═══ DATA EXTRACT ═══
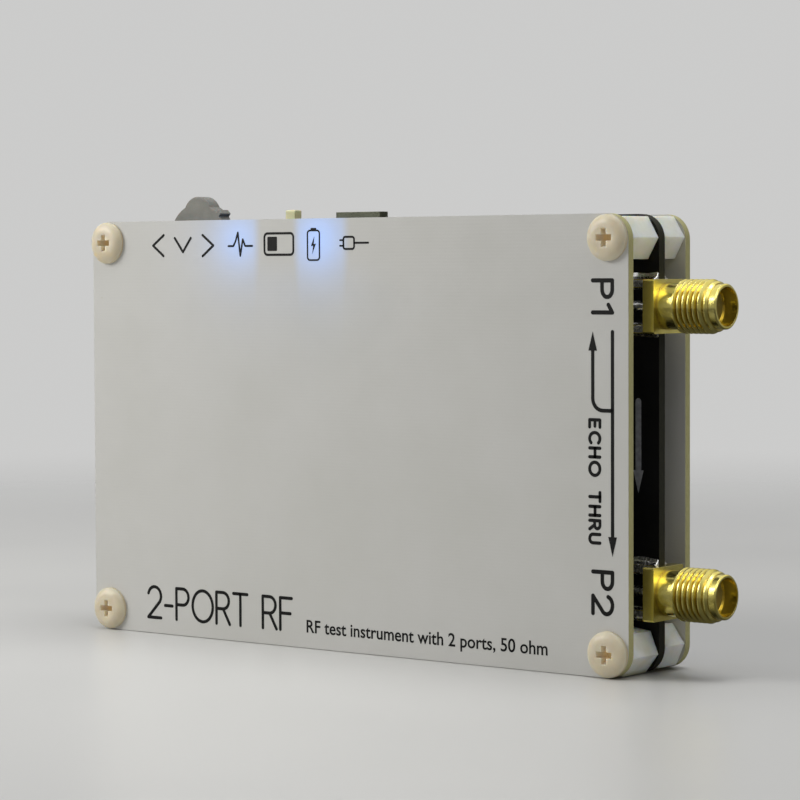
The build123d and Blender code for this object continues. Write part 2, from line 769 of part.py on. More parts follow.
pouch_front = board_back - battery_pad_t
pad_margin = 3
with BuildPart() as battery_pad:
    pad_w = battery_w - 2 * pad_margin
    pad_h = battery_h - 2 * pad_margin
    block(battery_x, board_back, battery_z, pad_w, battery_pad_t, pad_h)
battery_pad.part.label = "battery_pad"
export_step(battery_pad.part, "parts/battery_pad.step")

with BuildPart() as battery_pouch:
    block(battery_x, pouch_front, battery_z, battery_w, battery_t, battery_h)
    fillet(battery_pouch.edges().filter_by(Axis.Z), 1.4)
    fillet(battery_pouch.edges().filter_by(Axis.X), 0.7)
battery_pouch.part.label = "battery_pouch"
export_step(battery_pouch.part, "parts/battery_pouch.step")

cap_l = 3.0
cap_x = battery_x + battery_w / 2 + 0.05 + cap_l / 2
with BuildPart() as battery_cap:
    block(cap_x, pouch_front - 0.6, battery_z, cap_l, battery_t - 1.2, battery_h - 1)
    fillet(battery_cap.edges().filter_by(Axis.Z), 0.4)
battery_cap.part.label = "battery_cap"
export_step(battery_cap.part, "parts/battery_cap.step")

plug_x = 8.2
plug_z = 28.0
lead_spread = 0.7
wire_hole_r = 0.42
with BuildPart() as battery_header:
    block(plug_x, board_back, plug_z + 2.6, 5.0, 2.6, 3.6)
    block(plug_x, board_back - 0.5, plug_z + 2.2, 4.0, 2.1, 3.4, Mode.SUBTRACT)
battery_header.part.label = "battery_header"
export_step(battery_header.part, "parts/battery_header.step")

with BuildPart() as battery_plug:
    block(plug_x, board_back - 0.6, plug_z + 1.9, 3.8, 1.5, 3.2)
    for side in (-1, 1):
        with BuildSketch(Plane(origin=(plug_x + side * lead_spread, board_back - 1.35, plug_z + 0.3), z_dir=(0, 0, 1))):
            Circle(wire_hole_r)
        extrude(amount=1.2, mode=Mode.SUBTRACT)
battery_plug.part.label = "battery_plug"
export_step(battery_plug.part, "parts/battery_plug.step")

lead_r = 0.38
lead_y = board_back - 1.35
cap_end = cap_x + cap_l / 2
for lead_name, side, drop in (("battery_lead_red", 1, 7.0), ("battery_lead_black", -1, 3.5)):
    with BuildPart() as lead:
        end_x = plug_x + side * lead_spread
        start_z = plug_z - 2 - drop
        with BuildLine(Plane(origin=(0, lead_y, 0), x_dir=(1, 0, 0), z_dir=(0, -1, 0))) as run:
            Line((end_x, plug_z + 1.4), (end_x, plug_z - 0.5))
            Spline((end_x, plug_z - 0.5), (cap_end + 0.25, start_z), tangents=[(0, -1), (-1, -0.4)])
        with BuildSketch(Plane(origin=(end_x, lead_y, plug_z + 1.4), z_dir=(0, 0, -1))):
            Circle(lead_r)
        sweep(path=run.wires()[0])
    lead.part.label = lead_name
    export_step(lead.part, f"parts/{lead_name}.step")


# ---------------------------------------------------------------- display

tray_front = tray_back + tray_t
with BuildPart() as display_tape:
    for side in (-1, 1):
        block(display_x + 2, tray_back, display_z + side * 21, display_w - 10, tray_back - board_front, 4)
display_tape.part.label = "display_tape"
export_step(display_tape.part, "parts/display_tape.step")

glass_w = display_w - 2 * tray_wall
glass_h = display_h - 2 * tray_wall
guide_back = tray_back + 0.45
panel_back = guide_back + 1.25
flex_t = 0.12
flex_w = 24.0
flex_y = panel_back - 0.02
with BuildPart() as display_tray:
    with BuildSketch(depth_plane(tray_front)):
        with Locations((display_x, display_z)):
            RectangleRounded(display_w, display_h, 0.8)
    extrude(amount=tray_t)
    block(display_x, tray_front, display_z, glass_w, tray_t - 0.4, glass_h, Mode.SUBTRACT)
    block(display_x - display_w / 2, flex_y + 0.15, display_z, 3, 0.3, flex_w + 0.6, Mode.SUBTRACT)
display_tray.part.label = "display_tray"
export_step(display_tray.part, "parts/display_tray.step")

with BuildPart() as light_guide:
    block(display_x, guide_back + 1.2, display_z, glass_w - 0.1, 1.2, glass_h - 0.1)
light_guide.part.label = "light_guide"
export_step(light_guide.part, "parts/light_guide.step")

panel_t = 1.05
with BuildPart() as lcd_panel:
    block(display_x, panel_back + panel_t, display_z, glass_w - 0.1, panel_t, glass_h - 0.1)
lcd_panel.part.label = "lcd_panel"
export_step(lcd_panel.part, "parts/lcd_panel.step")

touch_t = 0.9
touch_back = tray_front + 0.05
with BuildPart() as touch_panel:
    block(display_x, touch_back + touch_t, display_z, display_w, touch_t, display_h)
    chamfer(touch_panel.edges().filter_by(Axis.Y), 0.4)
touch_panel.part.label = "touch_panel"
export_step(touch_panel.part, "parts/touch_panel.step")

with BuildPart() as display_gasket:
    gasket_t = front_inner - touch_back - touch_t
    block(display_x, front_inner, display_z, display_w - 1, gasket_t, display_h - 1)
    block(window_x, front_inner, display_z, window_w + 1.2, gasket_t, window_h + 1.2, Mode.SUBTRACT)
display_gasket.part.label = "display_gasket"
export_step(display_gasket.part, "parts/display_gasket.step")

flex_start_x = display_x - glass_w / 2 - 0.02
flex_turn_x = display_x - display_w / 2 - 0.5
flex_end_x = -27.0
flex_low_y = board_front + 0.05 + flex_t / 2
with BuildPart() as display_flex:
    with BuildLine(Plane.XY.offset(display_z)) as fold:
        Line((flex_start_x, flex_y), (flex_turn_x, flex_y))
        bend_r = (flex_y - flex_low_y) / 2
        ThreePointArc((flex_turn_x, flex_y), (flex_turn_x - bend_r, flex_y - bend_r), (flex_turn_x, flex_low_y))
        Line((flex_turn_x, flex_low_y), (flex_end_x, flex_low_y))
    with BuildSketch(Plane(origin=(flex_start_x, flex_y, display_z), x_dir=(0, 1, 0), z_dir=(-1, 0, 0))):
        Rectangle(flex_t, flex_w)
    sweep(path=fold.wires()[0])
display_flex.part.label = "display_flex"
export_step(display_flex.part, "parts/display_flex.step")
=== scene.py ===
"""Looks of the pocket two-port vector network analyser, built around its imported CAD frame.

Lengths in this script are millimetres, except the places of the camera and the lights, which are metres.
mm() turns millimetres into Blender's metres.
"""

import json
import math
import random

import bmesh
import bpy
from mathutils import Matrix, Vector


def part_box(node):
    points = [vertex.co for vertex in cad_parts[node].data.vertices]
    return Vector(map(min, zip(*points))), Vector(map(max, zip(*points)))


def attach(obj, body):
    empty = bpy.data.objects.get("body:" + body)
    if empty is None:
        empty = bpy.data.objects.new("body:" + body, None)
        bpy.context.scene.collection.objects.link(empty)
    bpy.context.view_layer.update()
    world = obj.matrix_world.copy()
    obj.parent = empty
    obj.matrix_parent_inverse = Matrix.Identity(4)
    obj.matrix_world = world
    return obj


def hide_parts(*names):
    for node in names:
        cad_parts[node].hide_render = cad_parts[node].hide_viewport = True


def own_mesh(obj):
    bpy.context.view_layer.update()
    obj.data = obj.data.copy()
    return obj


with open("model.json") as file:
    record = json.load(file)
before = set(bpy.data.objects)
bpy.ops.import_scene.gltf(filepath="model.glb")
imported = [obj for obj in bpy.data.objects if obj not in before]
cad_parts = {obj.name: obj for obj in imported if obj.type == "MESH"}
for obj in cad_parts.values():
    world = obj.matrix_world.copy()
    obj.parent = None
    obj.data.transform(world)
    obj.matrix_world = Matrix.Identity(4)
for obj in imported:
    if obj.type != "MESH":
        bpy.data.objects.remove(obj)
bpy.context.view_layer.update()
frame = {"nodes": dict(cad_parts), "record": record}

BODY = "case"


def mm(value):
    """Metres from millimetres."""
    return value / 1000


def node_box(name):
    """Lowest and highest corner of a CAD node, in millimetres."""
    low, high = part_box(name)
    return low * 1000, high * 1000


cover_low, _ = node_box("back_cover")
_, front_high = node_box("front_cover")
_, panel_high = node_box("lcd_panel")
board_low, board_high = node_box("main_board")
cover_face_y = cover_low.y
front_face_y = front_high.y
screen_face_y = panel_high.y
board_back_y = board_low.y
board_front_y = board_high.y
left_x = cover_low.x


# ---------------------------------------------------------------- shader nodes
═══
TASK BRIEF: Repeat the span of lines that opens with the line holding "obj.data = obj.data.copy()" and closes with the line holding "bpy.data.objects.remove(obj)", exactly as it stands.

FULL ANSWER:
    obj.data = obj.data.copy()
    return obj


with open("model.json") as file:
    record = json.load(file)
before = set(bpy.data.objects)
bpy.ops.import_scene.gltf(filepath="model.glb")
imported = [obj for obj in bpy.data.objects if obj not in before]
cad_parts = {obj.name: obj for obj in imported if obj.type == "MESH"}
for obj in cad_parts.values():
    world = obj.matrix_world.copy()
    obj.parent = None
    obj.data.transform(world)
    obj.matrix_world = Matrix.Identity(4)
for obj in imported:
    if obj.type != "MESH":
        bpy.data.objects.remove(obj)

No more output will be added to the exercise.